Smoking, e-cigarettes, or charging of devices is not permitted on site.

Only guide/assistance dogs are permitted inside the Practice.

Everyone should wear a name badge, be polite to you and people close to you, and treat you with dignity and respect.

You should also be polite and show respect to the team.

Both of the Practice’s buildings on Albert Street are accessible to wheelchair users via the Albert Street entrances. Ventnor Medical Centre has shallow steps at the rear entrance so isn’t easily accessible to wheelchairs.

Patients arriving by Car
Grove House Surgery have two designated parking spaces for people with disabilities. Ventnor Medical Centre has a small car park that often doesn’t have space for patient’s vehicles, there are parking spaces in front of the surgery that can be used by patients.

It is the policy of the practice to offer patients a chaperone during certain examinations and procedures.

If you would like a chaperone to be present during an examination, please speak to the doctor or nurse and a chaperone will be made available to you.

At all times we will respect your privacy during the examination or procedure and whilst dressing and undressing.

Email your complaint to –

The Practice takes it very seriously if a member of staff or one of the doctors or nursing team is treated in an abusive or violent way.

The Practice supports the government’s ‘Zero Tolerance’ campaign for Health Service Staff. This states that GPs and their staff have a right to care for others without fear of being attacked or abused. To successfully provide these services a mutual respect between all the staff and patients has to be in place. All our staff aim to be polite, helpful, and sensitive to all patients’ individual needs and circumstances. They would respectfully remind patients that very often staff could be confronted with a multitude of varying and sometimes difficult tasks and situations, all at the same time. The staff understand that ill patients do not always act in a reasonable manner and will take this into consideration when trying to deal with a misunderstanding or complaint.

However, aggressive behaviour, be it violent or abusive, will not be tolerated and may result in you being removed from the Practice list and, in extreme cases, the Police being contacted.

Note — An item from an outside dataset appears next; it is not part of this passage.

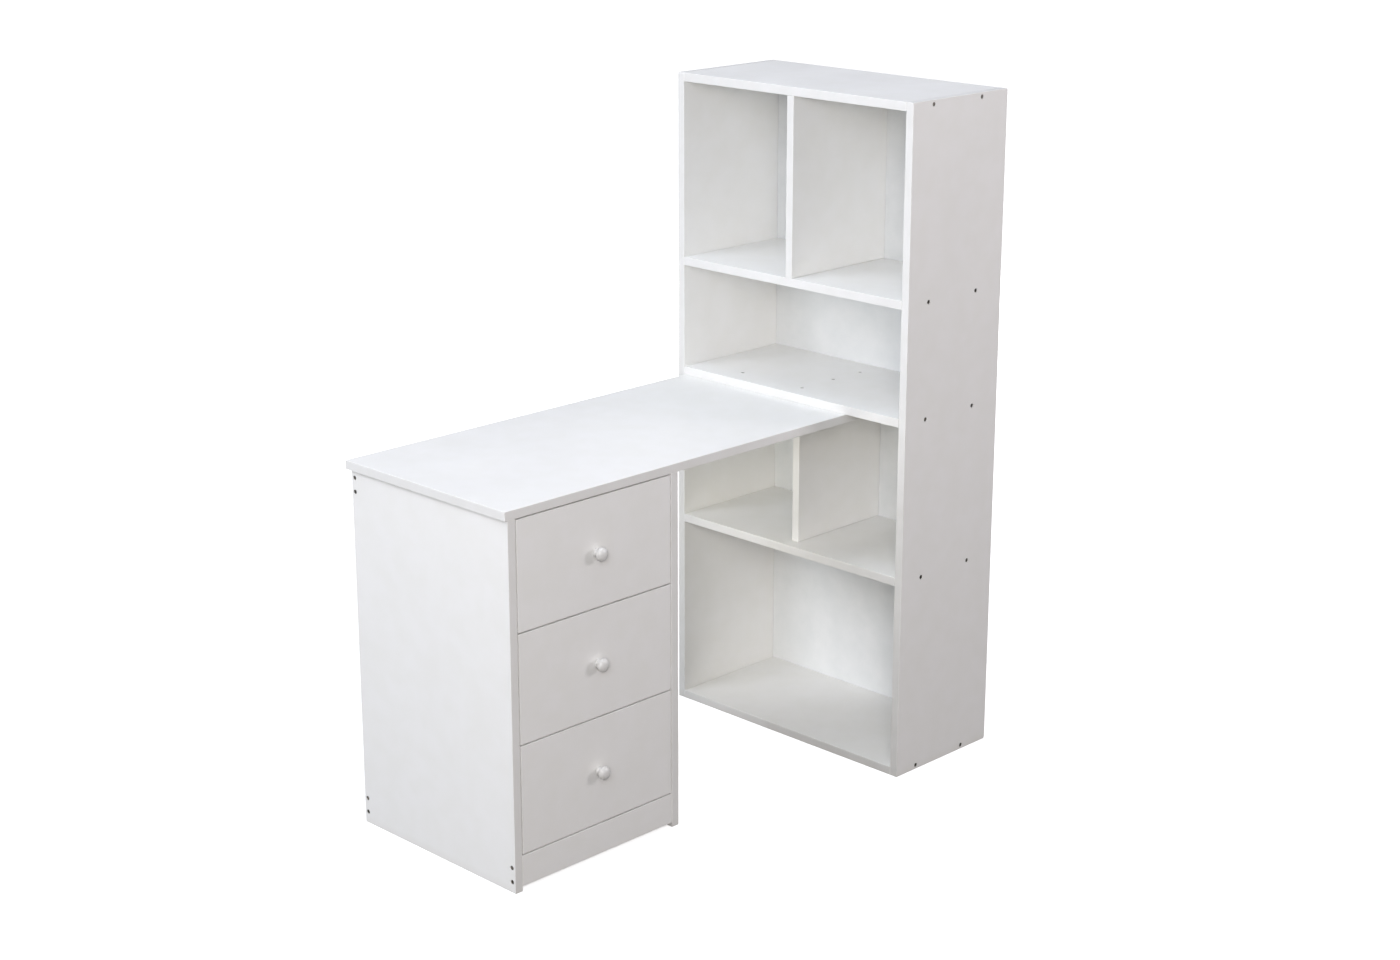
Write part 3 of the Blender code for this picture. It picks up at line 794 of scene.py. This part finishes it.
# the glow rises away from the desk, so that the floor stays evenly pale as the lamps fall off
place = addNode(tree, "ShaderNodeTexCoord", output="Object")
fromDesk = addNode(tree, "ShaderNodeVectorMath", {0: place}, "Value", operation="LENGTH")
glow = addNode(tree, "ShaderNodeMapRange", {
    "Value": fromDesk, "From Min": studio["glowFrom"], "From Max": studio["glowTo"],
    "To Min": studio["floorGlow"]}, "Result")
shader = addNode(tree, "ShaderNodeBsdfPrincipled", {
    "Base Color": toLinear("#F4F4F4"), "Roughness": 0.9, "Specular IOR Level": 0.0,
    "Emission Color": toLinear("#FFFFFF"), "Emission Strength": glow}, "BSDF")
addNode(tree, "ShaderNodeOutputMaterial", {"Surface": shader})
floor = plainPlane("floor", studio["floorSize"], 0, floorMaterial)
floor.visible_diffuse = False
floor.visible_glossy = False

bounceMaterial, tree = startMaterial("bounceCardWhite")
shader = addNode(tree, "ShaderNodeEmission", {
    "Color": toLinear(studio["bounce"][0]), "Strength": studio["bounce"][1]}, "Emission")
addNode(tree, "ShaderNodeOutputMaterial", {"Surface": shader})
card = plainPlane("bounceCard", studio["floorSize"], studio["cardHeight"], bounceMaterial)
card.visible_camera = False

backdropMaterial, tree = startMaterial("backdropPaleWhite")
shader = addNode(tree, "ShaderNodeEmission", {"Color": toLinear("#FFFFFF"), "Strength": 1.0}, "Emission")
addNode(tree, "ShaderNodeOutputMaterial", {"Surface": shader})
shape = bmesh.new()
bmesh.ops.create_icosphere(shape, subdivisions=4, radius=studio["backdropRadius"])
bmesh.ops.reverse_faces(shape, faces=shape.faces)
backdrop = meshObject("backdrop", shape, [backdropMaterial])
for ray in ("diffuse", "glossy", "transmission", "shadow"):
    setattr(backdrop, "visible_" + ray, False)

world = bpy.data.worlds.new("studioSky")
world.use_nodes = True
sky = world.node_tree.nodes["Background"]
sky.inputs["Color"].default_value = toLinear(studio["sky"][0])
sky.inputs["Strength"].default_value = studio["sky"][1]
bpy.context.scene.world = world

for name, (place, size, watts, colour, target) in studio["lights"].items():
    lamp = bpy.data.lights.new(name, "AREA")
    lamp.shape = "SQUARE"
    lamp.size = size
    lamp.energy = watts
    lamp.color = toLinear(colour)[:3]
    lampObject = bpy.data.objects.new(name, lamp)
    lampObject.location = place
    lampObject.rotation_euler = (Vector(target) - Vector(place)).to_track_quat("-Z", "Y").to_euler()
    lampObject.visible_camera = False
    bpy.context.scene.collection.objects.link(lampObject)
bpy.context.scene.view_settings.view_transform = "Standard"
print("camera and studio made")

In order for the practice to maintain good relations with their patients the practice would like to ask all its patients to read and take note of the occasional types of behaviour that would be found unacceptable:

-Using bad language or swearing at practice staff
-Any physical violence towards any member of the Primary Health Care Team or other patients, such as pushing or shoving
-Verbal abuse towards the staff in any form including verbally insulting the staff
-Racial abuse and sexual harassment will not be tolerated within this practice
-Persistent or unrealistic demands that cause stress to staff will not be accepted. Requests will be met wherever possible and explanations given when they cannot
-Causing damage/stealing from the Practice’s premises, staff or patients
-Obtaining drugs and/or medical services fraudulently

We ask you to treat your GPs and their staff courteously at all times.

Removal from the practice list
A good patient-doctor relationship, based on mutual respect and trust, is the cornerstone of good patient care. The removal of patients from our list is an exceptional and rare event and is a last resort in an impaired patient-practice relationship. When trust has irretrievably broken down, it is in the patient’s interest, just as much as that of the practice, that they should find a new practice. An exception to this is on immediate removal on the grounds of violence e.g. when the Police are involved.

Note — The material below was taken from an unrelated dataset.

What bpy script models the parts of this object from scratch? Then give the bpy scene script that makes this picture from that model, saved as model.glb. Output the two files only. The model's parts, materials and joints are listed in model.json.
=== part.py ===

Removing other members of the household
In rare cases, however, because of the possible need to visit patients at home it may be necessary to terminate responsibility for other members of the family or the entire household. The prospect of visiting patients where a relative who is no longer a patient of the practice by virtue of their unacceptable behaviour resides, or being regularly confronted by the removed patient, may make it too difficult for the practice to continue to look after the whole family. This is particularly likely where the patient has been removed because of violence or threatening behaviour and keeping the other family members could put doctors or their staff at risk.